Amidst talk of inconsistent gradients in the first beta of iOS 7 and Jony Ive’s taste for neon colors, Apple would like to remind us how the world is being changed by technology. Specifically, how real people – actual human beings, not faceless corporations – can make an impact and change someone else’s life with apps.
In a 10-minute video uploaded earlier today on their YouTube channel, Apple has essentially produced a follow-up to last year’s developer video. This year, Apple has decided to showcase apps that are enabling people with prosthetic feet to control their movements from an iPhone; that allow doctors in Africa to instantly diagnose symptoms on people who have never seen hospitals or received proper healthcare; apps that allow a parent to listen to his kid, who was never able to speak. And in the process, Apple focuses on the other side of the coin – the people who make apps.
It is a powerful, emotional video that carries a deep message. Since Monday, iOS 7 has been criticized by many for lacking a unifying vision, for going too much in the opposite direction of what iOS used to represent, for being “fashionable” instead of truly innovative. I think that this new video, appropriately uploaded during WWDC and the ongoing debate on iOS 7’s new look, fits perfectly with Apple’s other strong message from earlier this week – Designed by Apple in California.
Making apps has, clearly, become a new economy in itself. It created jobs, new millionaires, and companies that, like well-oiled machines, are capable of intelligently operating the App Store’s freemium and IAP models to generate a lot of revenue on games and other kinds of apps. This is the inevitable consequence of running a platform, the App Store, that is the only source of software for over 600 million iOS devices sold around the globe.
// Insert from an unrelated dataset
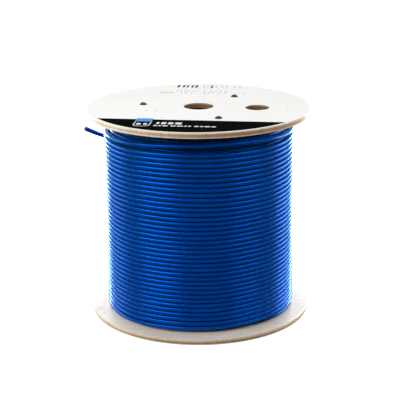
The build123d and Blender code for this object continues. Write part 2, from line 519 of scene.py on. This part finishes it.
# The free end, in millimetres: across the back of the winding, and clear of it on the left.
tail_route = [
    (139.3, 19.7, 281.2),
    (129.1, 68.8, 279.2),
    (98.7, 109.8, 274.5),
    (55.1, 136.7, 268.6),
    (5.0, 147.1, 262.2),
    (-45.6, 140.0, 255.8),
    (-90.7, 115.9, 249.8),
    (-125.1, 78.0, 245.3),
    (-143.4, 44.7, 249.0),
    (-158.7, 17.7, 260.4),
    (-171.0, -5.9, 274.2),
]


def from_front(angle):
    """The angle from the front, between -180 and 180."""
    return (angle - front_angle + 180) % 360 - 180


def sag(share, angle):
    """How far a turn is from even, at a share of the winding's height and an angle."""
    around = [(a, smooth_line(list(zip(sag_shares, sags)), share)) for a, sags in sag_by_angle.items()]
    return smooth_line(around, from_front(angle)) * MM


def uneven(angle, height, size):
    """A little difference from turn to turn, the same on every run."""
    return size * noise.noise(on_turn(1.4, angle, height / (9 * MM)))


def near_top(height):
    return ease(height, 0.7 * winding_top, winding_top)


def outer_turn_height(angle):
    """Flat on the flange at first, then a sagging helix; the last turn arches up at the front."""
    turn = (angle - 360 - tail_angle) / 360
    even = coil_bottom + pitch * max(turn, 0)
    height = even + sag(turn / full_rows, angle) + uneven(angle, even, 0.22 * MM)
    if turn < 1:
        height = coil_bottom + max(height - coil_bottom, 0) * ease(turn, 0.5, 0.75)
    if turn > full_rows:
        front = from_front(angle)
        height = even + loose_turn_lift * ease(front, -72, 6) * (1 - ease(front, 27, 72))
    return height


def outer_turn_radius_at(angle, height):
    rise = ease(angle, coil_start_angle, coil_start_angle + climb_angle)
    laid = outer_turn_radius - 0.4 * MM * near_top(height) + uneven(angle + 40, height, 0.25 * MM)
    return inner_turn_radius + (laid - inner_turn_radius) * rise


def outer_points():
    points = []
    count = round((coil_end_angle - coil_start_angle) / 360 * points_per_turn)
    for i in range(count + 1):
        angle = coil_start_angle + (coil_end_angle - coil_start_angle) * i / count
        height = outer_turn_height(angle)
        points.append(on_turn(outer_turn_radius_at(angle, height) / control_share, angle, height))
    return points


def inner_points():
    """The layer below, wound the other way, from the top down to where the outer layer starts."""
    turns = (winding_top - cable_radius - coil_bottom) / inner_pitch
    points = []
    count = round(turns * points_per_turn)
    for i in range(count + 1):
        down = turns * (1 - i / count)
        angle = coil_start_angle - 360 * down
        height = coil_bottom + inner_pitch * down
        radius = deep_turn_radius + (inner_turn_radius - deep_turn_radius) * ease(i, 0, points_per_turn / 2)
        play = uneven(angle, height, 0.3 * MM) - 0.6 * MM * near_top(height)
        radius += play * ease(count - i, 0, points_per_turn)
        points.append(on_turn(radius / control_share, angle, height))
    return points


def cable_curve(name, points):
    """A round cable along a smooth curve through the middles between its points."""
    curve = bpy.data.curves.new(name, "CURVE")
    curve.dimensions = "3D"
    curve.bevel_depth = cable_radius
    curve.bevel_resolution = 5
    curve.use_fill_caps = True
    spline = curve.splines.new("NURBS")
    spline.points.add(len(points) - 1)
    for point, place in zip(spline.points, points):
        point.co = (*place, 1.0)
    spline.order_u = 3
    spline.use_endpoint_u = True
    spline.resolution_u = 6
    return curve


cable_points = outer_points() + [Vector(p) * MM for p in tail_route]
cable = new_piece("wound_cable", cable_curve("wound_cable", cable_points), jacket_material)
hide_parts("cable_outer_turns", "cable_tail")

# The jacket material paints this layer darker, as painted shade under the outer turns.
new_piece("inner_cable_layer", cable_curve("inner_cable_layer", inner_points()), jacket_material)


def deep_layers(bm):
    """The layers that hardly show: a closed sleeve ribbed by the turns of the outermost of them."""
    around, rows = 96, 252
    gap = 0.2 * MM
    top, bottom = winding_top - gap, winding_bottom + gap
    rings = []
    for k in range(rows + 1):
        height = bottom + (top - bottom) * k / rows
        ring = []
        for i in range(around):
            angle = 360 * i / around
            phase = (height - coil_bottom) / inner_pitch - angle / 360
            offset = (phase - round(phase)) * inner_pitch / cable_radius
            rib = 1.9 * cable_radius * math.sqrt(max(1 - offset * offset, 0.02))
            ring.append(bm.verts.new(on_turn(deep_turn_radius - cable_radius + rib, angle, height)))
        rings.append(ring)
    inside = core_high.y + 0.3 * MM
    for height in (top, bottom):
        rings.append([bm.verts.new(on_turn(inside, 360 * i / around, height)) for i in range(around)])
    for first, second in zip(rings, rings[1:] + rings[:1]):
        bridge(bm, first, second)


deep_mesh = new_mesh("deep_cable_layers", deep_layers, smooth=True)
# The jacket material paints these layers near black, as painted shade.
deep = new_piece("deep_cable_layers", deep_mesh, jacket_material)
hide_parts("cable_inner_turns")


def cut_face(bm):
    """The filler inside the jacket at the cut end, a little domed, with a chamfered rim."""
    around = 24
    rings = []
    for radius, height in ((2.35, -0.6), (2.35, 0.12), (2.2, 0.24), (1.2, 0.3)):
        rings.append([
            bm.verts.new(on_turn(radius * MM, 360 * i / around, height * MM)) for i in range(around)
        ])
    for first, second in zip(rings, rings[1:]):
        bridge(bm, first, second)
    bm.faces.new(rings[0])
    bm.faces.new(rings[-1])
    end, before = Vector(tail_route[-1]) * MM, Vector(tail_route[-2]) * MM
    turned = (end - before).to_track_quat("Z", "Y").to_matrix().to_4x4()
    bmesh.ops.transform(bm, matrix=Matrix.Translation(end) @ turned, verts=bm.verts)


new_piece("cut_end_filler", new_mesh("cut_end_filler", cut_face), filler_material)

# ---- print on the upper face ----------------------------------------------------------------
# Outlines are in millimetres from the reel's axis, and the whole print is turned a little.
print_turn = math.radians(0.5)
ink_foot = print_z - 0.08 * MM
ink_height = 0.07 * MM
segment_radius = 161.4
segment_chord = -90.5
corner_steps = 6
arc_steps = 80


def rounded(x0, x1, y0, y1, radius, low_radius=None):
    """A rectangle with round corners; the two nearest the edge may be rounder."""
    low_radius = radius if low_radius is None else low_radius
    outline = []
    for cx, cy, r, start in (
        (x1, y1, radius, 0), (x0, y1, radius, 90), (x0, y0, low_radius, 180), (x1, y0, low_radius, 270),
    ):
        sx, sy = (-1 if cx == x1 else 1), (-1 if cy == y1 else 1)
        for step in range(corner_steps + 1):
            a = math.radians(start + 90 * step / corner_steps)
            outline.append((cx + sx * r + r * math.cos(a), cy + sy * r + r * math.sin(a)))
    return outline


def segment_outline():
    """The part of a disc in front of a chord."""
    reach = math.degrees(math.acos(-segment_chord / segment_radius))
    angles = [math.radians(270 - reach + 2 * reach * k / arc_steps) for k in range(arc_steps + 1)]
    return [(segment_radius * math.cos(a), segment_radius * math.sin(a)) for a in angles]


def on_print(x, y, z):
    along, across = math.cos(print_turn) * MM, math.sin(print_turn) * MM
    return x * along - y * across, x * across + y * along, z


def print_piece(name, shapes, material, layer=0):
    """Thin plates of ink; a shape is an outline, or an outer and an inner outline of a frame."""
    foot, top = ink_foot, print_z + ink_height * (layer + 1)

    def build(bm):
        for shape in shapes:
            outlines = shape if isinstance(shape, tuple) else (shape,)
            walls = [
                [[bm.verts.new(on_print(x, y, z)) for x, y in outline] for z in (foot, top)]
                for outline in outlines
            ]
            for low, high in walls:
                bridge(bm, low, high)
            for level in (0, 1):
                if len(walls) == 1:
                    bm.faces.new(walls[0][level])
                else:
                    bridge(bm, walls[0][level], walls[1][level])

    new_piece(name, new_mesh(name, build), material)


def bars(starts_and_widths, y0, y1, radius):
    """A row of upright bars."""
    return [rounded(x, x + w, y0, y1, min(radius, w / 2 - 0.01)) for x, w in starts_and_widths]


print_piece("print_black_band", [segment_outline()], black_ink)
print_piece("print_blue_block", [rounded(-77, -53, -105, -85, 0.6)], blue_ink, 1)
print_piece("print_outline_box", [
    (rounded(-76.5, -52.5, -132, -103, 1.5, 9), rounded(-74.9, -54.1, -130.4, -104.6, 0.8, 7.6)),
], white_ink, 1)
print_piece("print_white_marks", [
    *bars([(-72.5, 6.5), (-62.5, 5.5)], -123.5, -114, 2.6),
    *bars([(-45, 4), (-38, 7), (-28.5, 7.5), (-18.5, 9.5)], -117.5, -106, 2.2),
    *bars([(-47, 5.5), (-40, 4), (-34.5, 8), (-23, 7.5), (-14, 9), (-3.5, 3.5), (1.5, 4.5),
           (10, 6.5), (18, 5), (24.5, 8), (34, 6.5)], -129.5, -124, 1.6),
], white_ink, 1)
print_piece("print_scuff", [
    [(8, -103), (8.8, -103), (17.2, -123), (25.6, -145), (24.8, -145), (16.2, -123)],
], scuff_ink, 1)
print_piece("print_dark_strokes", [
    *bars([(-52, 4), (-43.5, 3.5), (-37, 3), (-29.5, 3.2), (-23.5, 4.2), (1.5, 3.2)], 132, 149, 0.8),
], dark_grey_ink)
print_piece("print_tan_strokes", [
    *bars([(-11.2, 2.6), (-5, 2.2), (8.6, 2.6)], 133, 148, 0.8),
    *bars([(-75.5, 5), (-61, 4.5)], -36.5, -33.5, 0.8),
    *bars([(-72, 3.4), (-67.6, 3.0), (-63.6, 3.6), (-59, 3.0), (-55, 4.0)], 86, 96, 0.8),
    *bars([(-40, 2), (-33, 2.4), (-24, 2), (-5, 4), (2, 3), (9, 2.2), (18, 3), (28, 2), (44, 2.4), (57, 2)],
          87, 96, 0.7),
], tan_grey_ink)
print_piece("print_blue_strokes", [
    *bars([(18.5, 3.0), (24.8, 2.8), (38, 2.4), (46, 2.6)], 134, 147, 0.8),
    *bars([(-48, 2.4), (-42.5, 2.2), (-36, 3.6), (-30, 2.4), (-22, 2.2), (-16, 2), (-6, 2.4), (4, 3.4),
           (12, 2.2), (20, 3.0), (27, 3.6)], 99, 111, 0.8),
], pale_blue_ink)
print_piece("print_faint_strokes", [
    *bars([(-50, 5), (-42, 8), (-30, 4), (-22, 9), (-9, 5), (0, 8), (12, 6), (22, 9), (36, 5), (44, 4)],
          120, 128, 0.8),
    *bars([(130.4, 1.2)], -10, 50, 0.5),
], faint_ink)


# ---- floor and light ------------------------------------------------------------------------
def make_floor():
    """A plain pale floor that gives no light to the reel and doesn't show in its reflections."""
    material, _, _ = new_material(
        "floor", Roughness=0.9, Base_Color=(0.6, 0.6, 0.6, 1),
        Emission_Color=(1, 1, 1, 1), Emission_Strength=0.85,
    )
    reach = 9
    mesh = new_mesh("floor", lambda bm: bmesh.ops.create_grid(bm, x_segments=1, y_segments=1, size=reach))
    floor = bpy.data.objects.new("floor", mesh)
    scene.collection.objects.link(floor)
    floor.location.z = floor_z - 0.02 * MM
    floor.data.materials.append(material)
    floor.visible_diffuse = False
    floor.visible_glossy = False


def soft_box(name, angle, height, distance, width, tall, power):
    """An area light that faces the winding's middle from an angle measured from the front."""
    light = bpy.data.lights.new(name, "AREA")
    light.shape = "RECTANGLE"
    light.size, light.size_y, light.energy = width, tall, power
    box = bpy.data.objects.new(name, light)
    scene.collection.objects.link(box)
    box.location = on_turn(distance, front_angle + angle, height)
    box.rotation_euler = (light_target - box.location).to_track_quat("-Z", "Y").to_euler()


light_target = Vector((0, 0, 0.16))
make_floor()
soft_box("back_left_light", -152, 0.165, 1.1, 0.7, 0.28, 22)
soft_box("back_right_light", 152, 0.165, 1.1, 0.7, 0.28, 23)
soft_box("left_light", -108, 0.25, 1.2, 0.5, 0.5, 3.5)
soft_box("right_light", 112, 0.25, 1.2, 0.5, 0.5, 6)
soft_box("front_left_light", -55, 0.9, 1.3, 1.1, 0.9, 13.5)
soft_box("front_right_light", 60, 0.9, 1.3, 0.9, 0.9, 5)
soft_box("top_light", 180, 2.0, 0.25, 1.2, 1.2, 19)

world = bpy.data.worlds.new("world")
scene.world = world
world.use_nodes = True
background = world.node_tree.nodes["Background"]
background.inputs["Color"].default_value = (1, 1, 1, 1)
background.inputs["Strength"].default_value = 0.24
scene.view_settings.view_transform = "Standard"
But Apple knows that, alongside the big name companies and game publishers, there are hundreds of genuine good stories about people whose life hasn’t simply been made more enjoyable by Angry Birds, but deeply transformed by powerful, groundbreaking apps. The stories worth telling. The ones that, as Jobs said three years ago, help you get out of bed in the morning and go to work. The problems that you wish would never touch your kid or a loved one but that, unfortunately, sometimes do. The sense of meaningful achievement in seeing your app impacting people’s lives in positive ways. How, thanks to modern technologies and several other choices made over the years, some of those problems can be alleviated, if not completely solved.
“Who will this help? Will it make life better?”, Apple asked us, and themselves, this week. Beyond cynicism, legitimate taste in operating systems and tech companies, and critiques on the App Store (myself included), let’s consider how lucky we are to live in a world where someone can make an app to change another person’s life. Because for every 100 flashlight apps, there’s a good story worth telling.
“I’m just a guy who saw a problem that needed to be solved”, says a developer in Apple’s video. That’s the power of apps.